SOURCE DATA
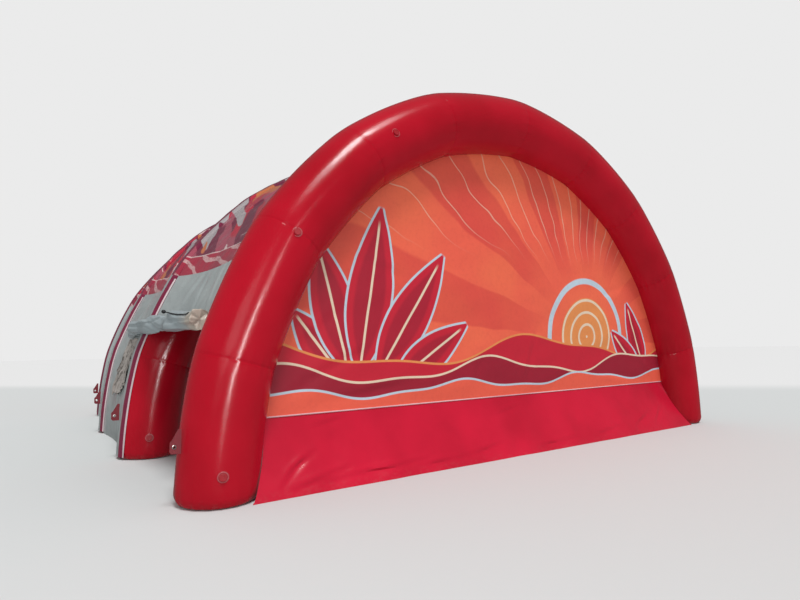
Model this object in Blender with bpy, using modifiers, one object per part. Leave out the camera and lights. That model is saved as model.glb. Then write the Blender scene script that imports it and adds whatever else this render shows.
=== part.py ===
"""Inflatable igloo tent: four air-filled arches, a printed canopy, two end walls and a rolled side door.

Units are metres and +Z is up. The origin lies on the ground under the middle of the tent. The front wall faces -Y
and the doorway is on the -X side, between the first and the second arch.

A place on an arch is given by two angles. The arch angle runs from the left foot (0) over the crown (90 degrees) to
the right foot (180 degrees). The tube angle runs round the tube from the front (0) over the outer side (90 degrees)
to the back (180 degrees) and the inner side (270 degrees).
"""
from dataclasses import dataclass
from math import asin, cos, pi, radians, sin, sqrt

import bmesh
import bpy
from mathutils import Matrix, Vector

TENT_NAME = "inflatable_igloo_tent"

# Arches
TUBE_RADIUS = 0.44
BAY_LENGTH = 3.28
FRONT_HALF_WIDTH = 4.56
FRONT_RISE = 5.00
INNER_RISE = 4.90
SECOND_HALF_WIDTH = 4.68
THIRD_HALF_WIDTH = 4.61
REAR_HALF_WIDTH = 4.34

# Arch angles, in degrees, of the rings that the tubes and the cloths share, from the left foot to the crown. One
# stands at the door head and one at the lower border of the printed canopy.
FOOT_ANGLES = (0.0, 1.5)
SIDE_ANGLES = (6.0, 11.5, 16.5, 21.5, 26.8)
PRINT_BORDER_ANGLE = 32.0
ROOF_STEPS = 10

# Rounded feet: height over the ground and share of the tube's radius
FOOT_ROUNDING = ((0.0, 0.80), (0.03, 0.92), (0.075, 0.98))

# Tube angles, in degrees, of the corners of a tube's section
TUBE_CORNERS = (0, 20, 39, 58, 74, 90, 106, 122, 141, 160, 180, 202.5, 225, 247.5, 270, 292.5, 315, 337.5)
FRONT_SEAM = 141.0
REAR_SEAM = 39.0
BAND_START = 58.0
BAND_END = 122.0
BAND_INSET = 0.5
BAND_FOOT_ANGLE = 0.4

# Cloths
SEAT_GAP = 0.0003
CLOTH = 0.003
CANOPY_SAG = 0.085
CANOPY_UNEVENNESS = 0.014
CANOPY_COLUMNS = (0.0, 0.25, 0.5, 0.75, 1.0)
JAMB_WIDTH = 0.16

# End walls
SKIRT_HEIGHT = 0.83
SKIRT_SPREAD = 0.425
SKIRT_COLUMNS = 30
SKIRT_FOLD_DEPTH = 0.014
SKIRT_CLEARANCE = 0.004
SKIRT_SEAM_GAP = 0.0015
SKIRT_CORNER_CUT = 0.12
WALL_COLUMNS = 10
WALL_CROWN = 0.05

# Rolled door flap, its places counted along the tent from the front arch
ROLL_SIDES = 12
ROLL_RADIUS = 0.118
ROLL_TALLNESS = 1.12
ROLL_START = 0.47
ROLL_BULKY_END = 3.5
ROLL_END = 5.40
ROLL_THINNING = 0.55
ROLL_HEIGHT_FRONT = 1.92
ROLL_HEIGHT_BACK = 1.96
ROLL_DROOP = 0.05
ROLL_CLEARANCE = 0.0006
ROLL_CLEARANCE_PAST_DOOR = 0.004

# Loose end of the flap, below the part of the roll in the second bay
FLAP_COLUMNS = 22
FLAP_ROWS = 6
FLAP_NEAR = 3.86
FLAP_FAR = 5.36
FLAP_LEAN = 0.45
FLAP_LOW = 0.90
FLAP_FOLDS = 5.5
FLAP_FOLD_LEAN = 2.3
FLAP_FOLD_DEPTH = 0.05
FLAP_CLEARANCE = 0.0024
FLAP_GAP_BELOW_ROLL = 0.012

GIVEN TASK
Please output the complete data exactly.

EXERCISE RESULT
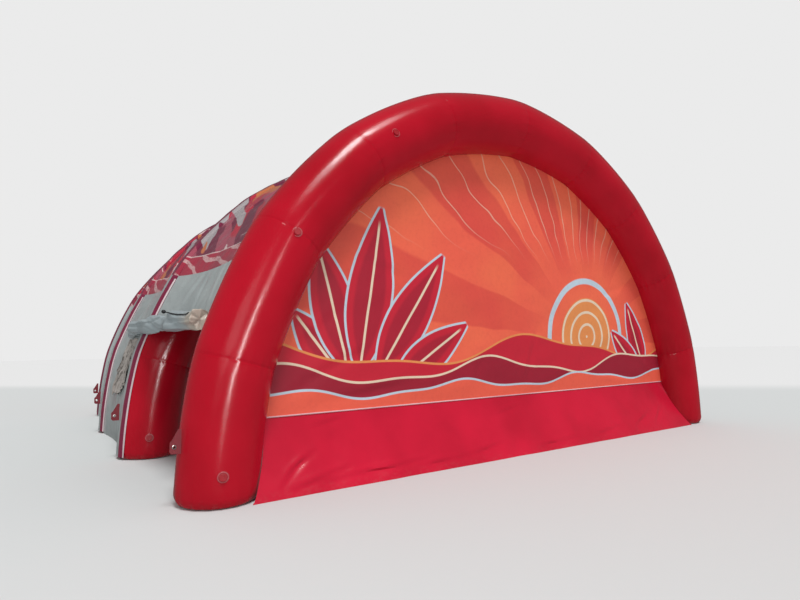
Model this object in Blender with bpy, using modifiers, one object per part. Leave out the camera and lights. That model is saved as model.glb. Then write the Blender scene script that imports it and adds whatever else this render shows.
=== part.py ===
"""Inflatable igloo tent: four air-filled arches, a printed canopy, two end walls and a rolled side door.

Units are metres and +Z is up. The origin lies on the ground under the middle of the tent. The front wall faces -Y
and the doorway is on the -X side, between the first and the second arch.

A place on an arch is given by two angles. The arch angle runs from the left foot (0) over the crown (90 degrees) to
the right foot (180 degrees). The tube angle runs round the tube from the front (0) over the outer side (90 degrees)
to the back (180 degrees) and the inner side (270 degrees).
"""
from dataclasses import dataclass
from math import asin, cos, pi, radians, sin, sqrt

import bmesh
import bpy
from mathutils import Matrix, Vector

TENT_NAME = "inflatable_igloo_tent"

# Arches
TUBE_RADIUS = 0.44
BAY_LENGTH = 3.28
FRONT_HALF_WIDTH = 4.56
FRONT_RISE = 5.00
INNER_RISE = 4.90
SECOND_HALF_WIDTH = 4.68
THIRD_HALF_WIDTH = 4.61
REAR_HALF_WIDTH = 4.34

# Arch angles, in degrees, of the rings that the tubes and the cloths share, from the left foot to the crown. One
# stands at the door head and one at the lower border of the printed canopy.
FOOT_ANGLES = (0.0, 1.5)
SIDE_ANGLES = (6.0, 11.5, 16.5, 21.5, 26.8)
PRINT_BORDER_ANGLE = 32.0
ROOF_STEPS = 10

# Rounded feet: height over the ground and share of the tube's radius
FOOT_ROUNDING = ((0.0, 0.80), (0.03, 0.92), (0.075, 0.98))

# Tube angles, in degrees, of the corners of a tube's section
TUBE_CORNERS = (0, 20, 39, 58, 74, 90, 106, 122, 141, 160, 180, 202.5, 225, 247.5, 270, 292.5, 315, 337.5)
FRONT_SEAM = 141.0
REAR_SEAM = 39.0
BAND_START = 58.0
BAND_END = 122.0
BAND_INSET = 0.5
BAND_FOOT_ANGLE = 0.4

# Cloths
SEAT_GAP = 0.0003
CLOTH = 0.003
CANOPY_SAG = 0.085
CANOPY_UNEVENNESS = 0.014
CANOPY_COLUMNS = (0.0, 0.25, 0.5, 0.75, 1.0)
JAMB_WIDTH = 0.16

# End walls
SKIRT_HEIGHT = 0.83
SKIRT_SPREAD = 0.425
SKIRT_COLUMNS = 30
SKIRT_FOLD_DEPTH = 0.014
SKIRT_CLEARANCE = 0.004
SKIRT_SEAM_GAP = 0.0015
SKIRT_CORNER_CUT = 0.12
WALL_COLUMNS = 10
WALL_CROWN = 0.05

# Rolled door flap, its places counted along the tent from the front arch
ROLL_SIDES = 12
ROLL_RADIUS = 0.118
ROLL_TALLNESS = 1.12
ROLL_START = 0.47
ROLL_BULKY_END = 3.5
ROLL_END = 5.40
ROLL_THINNING = 0.55
ROLL_HEIGHT_FRONT = 1.92
ROLL_HEIGHT_BACK = 1.96
ROLL_DROOP = 0.05
ROLL_CLEARANCE = 0.0006
ROLL_CLEARANCE_PAST_DOOR = 0.004

# Loose end of the flap, below the part of the roll in the second bay
FLAP_COLUMNS = 22
FLAP_ROWS = 6
FLAP_NEAR = 3.86
FLAP_FAR = 5.36
FLAP_LEAN = 0.45
FLAP_LOW = 0.90
FLAP_FOLDS = 5.5
FLAP_FOLD_LEAN = 2.3
FLAP_FOLD_DEPTH = 0.05
FLAP_CLEARANCE = 0.0024
FLAP_GAP_BELOW_ROLL = 0.012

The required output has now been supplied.